> _What the exercise asks_
Repeat the lines below exactly as written, please, from the line with "if centred and" to the line with "imported = [obj", both lines included, and no others.

> _Data section_
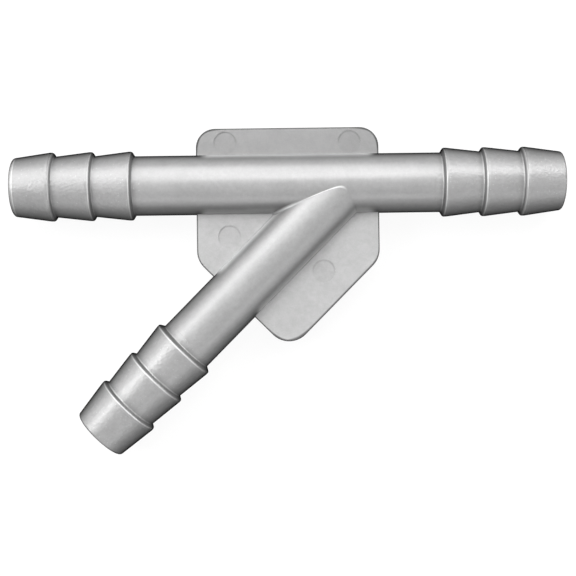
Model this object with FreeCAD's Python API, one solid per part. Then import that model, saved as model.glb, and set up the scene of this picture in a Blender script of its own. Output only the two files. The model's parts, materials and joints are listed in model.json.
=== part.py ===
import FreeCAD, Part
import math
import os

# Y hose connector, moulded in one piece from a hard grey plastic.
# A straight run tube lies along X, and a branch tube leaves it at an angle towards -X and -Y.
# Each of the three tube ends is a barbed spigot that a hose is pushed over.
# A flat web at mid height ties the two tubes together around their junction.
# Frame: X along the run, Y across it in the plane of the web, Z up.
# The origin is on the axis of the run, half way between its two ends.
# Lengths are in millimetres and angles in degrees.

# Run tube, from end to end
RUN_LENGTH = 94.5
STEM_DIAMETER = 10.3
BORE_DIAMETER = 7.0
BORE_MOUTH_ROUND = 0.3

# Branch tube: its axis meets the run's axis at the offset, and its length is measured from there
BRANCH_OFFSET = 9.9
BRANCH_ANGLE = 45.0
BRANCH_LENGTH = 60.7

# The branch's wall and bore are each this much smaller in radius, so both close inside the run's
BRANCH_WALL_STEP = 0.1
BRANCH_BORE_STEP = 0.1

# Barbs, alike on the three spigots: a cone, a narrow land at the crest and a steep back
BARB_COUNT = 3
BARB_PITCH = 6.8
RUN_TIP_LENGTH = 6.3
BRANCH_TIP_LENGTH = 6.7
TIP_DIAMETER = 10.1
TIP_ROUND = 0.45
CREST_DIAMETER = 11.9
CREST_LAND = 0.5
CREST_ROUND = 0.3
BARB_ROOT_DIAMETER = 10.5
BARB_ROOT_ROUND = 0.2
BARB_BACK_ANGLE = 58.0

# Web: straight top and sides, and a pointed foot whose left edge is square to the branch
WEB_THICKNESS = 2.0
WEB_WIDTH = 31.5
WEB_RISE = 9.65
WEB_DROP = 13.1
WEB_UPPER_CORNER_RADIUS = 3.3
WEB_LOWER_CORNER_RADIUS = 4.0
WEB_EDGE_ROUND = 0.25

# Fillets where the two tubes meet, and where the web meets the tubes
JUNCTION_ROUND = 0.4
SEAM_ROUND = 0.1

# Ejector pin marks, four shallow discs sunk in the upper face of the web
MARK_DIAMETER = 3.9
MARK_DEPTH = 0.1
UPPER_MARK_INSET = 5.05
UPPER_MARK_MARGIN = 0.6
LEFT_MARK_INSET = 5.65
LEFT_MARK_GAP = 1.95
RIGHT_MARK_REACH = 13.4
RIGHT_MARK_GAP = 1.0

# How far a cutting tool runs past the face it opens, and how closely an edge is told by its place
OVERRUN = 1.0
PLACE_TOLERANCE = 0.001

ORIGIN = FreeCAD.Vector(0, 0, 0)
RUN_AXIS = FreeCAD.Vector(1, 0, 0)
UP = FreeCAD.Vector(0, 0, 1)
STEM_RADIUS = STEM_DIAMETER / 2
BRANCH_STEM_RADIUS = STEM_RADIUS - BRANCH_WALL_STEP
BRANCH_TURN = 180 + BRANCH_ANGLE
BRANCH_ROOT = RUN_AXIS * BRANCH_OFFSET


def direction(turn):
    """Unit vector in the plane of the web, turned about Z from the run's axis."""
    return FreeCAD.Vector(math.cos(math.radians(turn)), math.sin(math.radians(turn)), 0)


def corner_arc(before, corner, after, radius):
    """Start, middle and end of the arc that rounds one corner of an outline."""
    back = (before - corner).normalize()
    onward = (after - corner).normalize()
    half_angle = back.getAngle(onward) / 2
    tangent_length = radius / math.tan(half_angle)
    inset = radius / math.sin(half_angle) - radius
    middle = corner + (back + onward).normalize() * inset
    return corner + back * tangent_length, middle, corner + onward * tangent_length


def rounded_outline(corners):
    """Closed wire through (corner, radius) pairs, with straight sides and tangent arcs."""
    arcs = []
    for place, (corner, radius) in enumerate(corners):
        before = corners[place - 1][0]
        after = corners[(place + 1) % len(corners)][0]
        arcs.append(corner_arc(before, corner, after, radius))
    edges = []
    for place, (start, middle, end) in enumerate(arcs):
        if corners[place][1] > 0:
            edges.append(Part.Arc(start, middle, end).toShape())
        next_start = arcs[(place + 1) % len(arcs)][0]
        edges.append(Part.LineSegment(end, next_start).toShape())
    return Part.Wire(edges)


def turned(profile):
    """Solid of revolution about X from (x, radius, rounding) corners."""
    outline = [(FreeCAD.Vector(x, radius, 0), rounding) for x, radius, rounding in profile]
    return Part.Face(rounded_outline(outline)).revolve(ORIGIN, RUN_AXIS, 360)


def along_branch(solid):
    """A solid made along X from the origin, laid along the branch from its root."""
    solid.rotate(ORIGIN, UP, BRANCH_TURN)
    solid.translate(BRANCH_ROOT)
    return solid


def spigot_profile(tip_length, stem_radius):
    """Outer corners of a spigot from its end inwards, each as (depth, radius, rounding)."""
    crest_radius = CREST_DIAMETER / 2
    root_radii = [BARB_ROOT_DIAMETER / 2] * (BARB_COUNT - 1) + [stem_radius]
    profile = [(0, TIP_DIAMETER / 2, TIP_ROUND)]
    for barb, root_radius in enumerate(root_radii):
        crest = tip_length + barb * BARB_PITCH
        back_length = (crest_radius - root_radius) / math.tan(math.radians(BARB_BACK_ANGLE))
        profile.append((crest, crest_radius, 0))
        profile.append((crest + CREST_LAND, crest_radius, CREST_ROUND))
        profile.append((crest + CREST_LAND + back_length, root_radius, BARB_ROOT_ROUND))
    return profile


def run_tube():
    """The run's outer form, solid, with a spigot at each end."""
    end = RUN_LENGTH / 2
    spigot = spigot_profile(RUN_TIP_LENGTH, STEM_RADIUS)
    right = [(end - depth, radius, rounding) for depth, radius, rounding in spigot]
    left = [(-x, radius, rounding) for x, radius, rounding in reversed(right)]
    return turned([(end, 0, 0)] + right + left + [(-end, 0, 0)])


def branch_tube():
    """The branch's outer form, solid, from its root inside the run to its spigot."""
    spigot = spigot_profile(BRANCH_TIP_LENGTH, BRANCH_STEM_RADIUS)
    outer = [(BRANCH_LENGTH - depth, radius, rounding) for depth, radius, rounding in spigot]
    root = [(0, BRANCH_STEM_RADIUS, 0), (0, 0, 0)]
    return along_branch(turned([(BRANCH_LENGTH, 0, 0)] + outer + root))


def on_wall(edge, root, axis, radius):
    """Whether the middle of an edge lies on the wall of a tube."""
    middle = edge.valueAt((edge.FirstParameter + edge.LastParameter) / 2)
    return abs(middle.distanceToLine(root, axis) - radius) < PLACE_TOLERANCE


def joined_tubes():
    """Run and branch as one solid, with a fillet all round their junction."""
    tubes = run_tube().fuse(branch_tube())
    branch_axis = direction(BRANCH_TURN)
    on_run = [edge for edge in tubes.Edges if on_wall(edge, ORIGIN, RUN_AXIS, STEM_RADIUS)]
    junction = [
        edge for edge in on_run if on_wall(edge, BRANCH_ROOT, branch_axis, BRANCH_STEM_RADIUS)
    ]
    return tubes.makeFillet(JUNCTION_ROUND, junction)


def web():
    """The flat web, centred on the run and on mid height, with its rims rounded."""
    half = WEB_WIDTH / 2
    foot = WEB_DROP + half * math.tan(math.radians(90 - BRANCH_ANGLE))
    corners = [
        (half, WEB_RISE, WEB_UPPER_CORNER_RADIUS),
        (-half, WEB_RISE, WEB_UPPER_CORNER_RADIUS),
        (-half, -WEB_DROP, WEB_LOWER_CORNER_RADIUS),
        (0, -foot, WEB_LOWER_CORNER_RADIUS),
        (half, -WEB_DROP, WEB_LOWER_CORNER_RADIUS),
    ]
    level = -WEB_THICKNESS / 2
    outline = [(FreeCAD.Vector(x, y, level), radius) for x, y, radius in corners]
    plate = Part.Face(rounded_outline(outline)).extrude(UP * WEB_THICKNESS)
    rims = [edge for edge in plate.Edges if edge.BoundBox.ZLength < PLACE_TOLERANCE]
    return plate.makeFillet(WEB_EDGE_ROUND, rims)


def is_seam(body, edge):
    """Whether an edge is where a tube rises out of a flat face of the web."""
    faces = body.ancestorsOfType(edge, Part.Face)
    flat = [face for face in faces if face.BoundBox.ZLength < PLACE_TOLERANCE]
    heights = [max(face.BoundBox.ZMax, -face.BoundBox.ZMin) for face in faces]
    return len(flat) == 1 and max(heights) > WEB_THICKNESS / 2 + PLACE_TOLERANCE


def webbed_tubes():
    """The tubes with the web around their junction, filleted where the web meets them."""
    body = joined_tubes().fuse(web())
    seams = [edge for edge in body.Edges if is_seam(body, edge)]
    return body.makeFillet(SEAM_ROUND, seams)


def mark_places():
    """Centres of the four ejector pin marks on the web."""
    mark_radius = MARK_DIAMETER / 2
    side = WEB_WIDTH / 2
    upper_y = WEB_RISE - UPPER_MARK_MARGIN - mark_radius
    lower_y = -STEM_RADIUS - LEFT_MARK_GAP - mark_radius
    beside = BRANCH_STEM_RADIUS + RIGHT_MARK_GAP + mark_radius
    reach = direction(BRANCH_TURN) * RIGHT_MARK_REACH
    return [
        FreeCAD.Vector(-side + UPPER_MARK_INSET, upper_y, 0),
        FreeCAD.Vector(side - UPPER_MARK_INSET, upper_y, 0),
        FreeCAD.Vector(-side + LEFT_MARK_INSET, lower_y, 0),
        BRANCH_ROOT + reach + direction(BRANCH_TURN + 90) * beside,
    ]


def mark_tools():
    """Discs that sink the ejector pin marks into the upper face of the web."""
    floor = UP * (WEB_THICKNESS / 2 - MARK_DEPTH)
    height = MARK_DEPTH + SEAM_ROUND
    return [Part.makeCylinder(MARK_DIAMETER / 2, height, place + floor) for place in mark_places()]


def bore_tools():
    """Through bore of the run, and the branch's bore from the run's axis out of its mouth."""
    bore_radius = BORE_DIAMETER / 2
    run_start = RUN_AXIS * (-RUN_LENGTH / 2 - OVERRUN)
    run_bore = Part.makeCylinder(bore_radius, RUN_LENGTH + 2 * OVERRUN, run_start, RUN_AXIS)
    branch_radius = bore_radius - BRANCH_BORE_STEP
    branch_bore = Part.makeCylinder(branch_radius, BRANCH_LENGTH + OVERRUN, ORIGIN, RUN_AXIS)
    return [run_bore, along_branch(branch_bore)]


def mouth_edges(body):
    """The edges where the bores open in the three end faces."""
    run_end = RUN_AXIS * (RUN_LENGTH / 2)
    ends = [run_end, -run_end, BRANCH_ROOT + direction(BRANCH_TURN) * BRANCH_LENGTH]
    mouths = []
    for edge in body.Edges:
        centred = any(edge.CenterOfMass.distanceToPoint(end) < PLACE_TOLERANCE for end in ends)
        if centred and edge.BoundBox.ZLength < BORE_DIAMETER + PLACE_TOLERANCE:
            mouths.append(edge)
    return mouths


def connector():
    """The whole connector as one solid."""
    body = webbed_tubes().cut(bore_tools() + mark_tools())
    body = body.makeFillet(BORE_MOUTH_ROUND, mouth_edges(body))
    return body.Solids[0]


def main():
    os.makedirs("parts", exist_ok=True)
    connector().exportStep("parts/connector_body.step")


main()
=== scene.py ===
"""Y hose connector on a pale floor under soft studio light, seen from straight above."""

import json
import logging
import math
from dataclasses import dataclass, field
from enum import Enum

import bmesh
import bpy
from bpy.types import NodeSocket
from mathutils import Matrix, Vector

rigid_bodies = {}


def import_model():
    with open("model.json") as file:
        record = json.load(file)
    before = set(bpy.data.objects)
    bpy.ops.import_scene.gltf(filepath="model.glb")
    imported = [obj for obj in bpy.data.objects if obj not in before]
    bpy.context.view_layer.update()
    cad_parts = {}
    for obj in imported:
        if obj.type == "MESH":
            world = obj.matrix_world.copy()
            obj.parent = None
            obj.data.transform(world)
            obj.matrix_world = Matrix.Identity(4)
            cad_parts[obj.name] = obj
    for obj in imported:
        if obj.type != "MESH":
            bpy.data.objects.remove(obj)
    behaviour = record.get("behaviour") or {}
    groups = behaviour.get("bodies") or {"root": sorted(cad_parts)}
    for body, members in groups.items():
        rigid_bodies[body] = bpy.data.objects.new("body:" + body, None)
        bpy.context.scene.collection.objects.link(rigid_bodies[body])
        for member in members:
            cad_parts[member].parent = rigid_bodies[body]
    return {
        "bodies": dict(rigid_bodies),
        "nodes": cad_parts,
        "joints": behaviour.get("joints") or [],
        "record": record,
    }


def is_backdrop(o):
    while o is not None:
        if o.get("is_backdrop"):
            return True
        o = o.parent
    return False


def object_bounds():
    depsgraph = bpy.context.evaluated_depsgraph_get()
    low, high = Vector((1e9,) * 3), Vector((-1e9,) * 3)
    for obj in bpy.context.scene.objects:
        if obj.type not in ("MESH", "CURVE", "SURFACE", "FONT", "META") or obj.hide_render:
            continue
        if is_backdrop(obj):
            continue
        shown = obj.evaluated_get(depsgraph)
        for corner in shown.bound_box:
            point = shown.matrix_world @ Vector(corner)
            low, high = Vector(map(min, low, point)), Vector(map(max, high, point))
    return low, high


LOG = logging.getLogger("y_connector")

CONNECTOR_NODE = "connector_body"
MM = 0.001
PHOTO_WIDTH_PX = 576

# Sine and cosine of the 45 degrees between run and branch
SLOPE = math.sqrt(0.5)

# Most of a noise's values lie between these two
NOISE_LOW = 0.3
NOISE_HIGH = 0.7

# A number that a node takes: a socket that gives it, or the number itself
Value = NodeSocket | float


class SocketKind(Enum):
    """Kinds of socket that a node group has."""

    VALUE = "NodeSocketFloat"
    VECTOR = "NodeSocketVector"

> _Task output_
        if centred and edge.BoundBox.ZLength < BORE_DIAMETER + PLACE_TOLERANCE:
            mouths.append(edge)
    return mouths


def connector():
    """The whole connector as one solid."""
    body = webbed_tubes().cut(bore_tools() + mark_tools())
    body = body.makeFillet(BORE_MOUTH_ROUND, mouth_edges(body))
    return body.Solids[0]


def main():
    os.makedirs("parts", exist_ok=True)
    connector().exportStep("parts/connector_body.step")


main()
=== scene.py ===
"""Y hose connector on a pale floor under soft studio light, seen from straight above."""

import json
import logging
import math
from dataclasses import dataclass, field
from enum import Enum

import bmesh
import bpy
from bpy.types import NodeSocket
from mathutils import Matrix, Vector

rigid_bodies = {}


def import_model():
    with open("model.json") as file:
        record = json.load(file)
    before = set(bpy.data.objects)
    bpy.ops.import_scene.gltf(filepath="model.glb")
    imported = [obj for obj in bpy.data.objects if obj not in before]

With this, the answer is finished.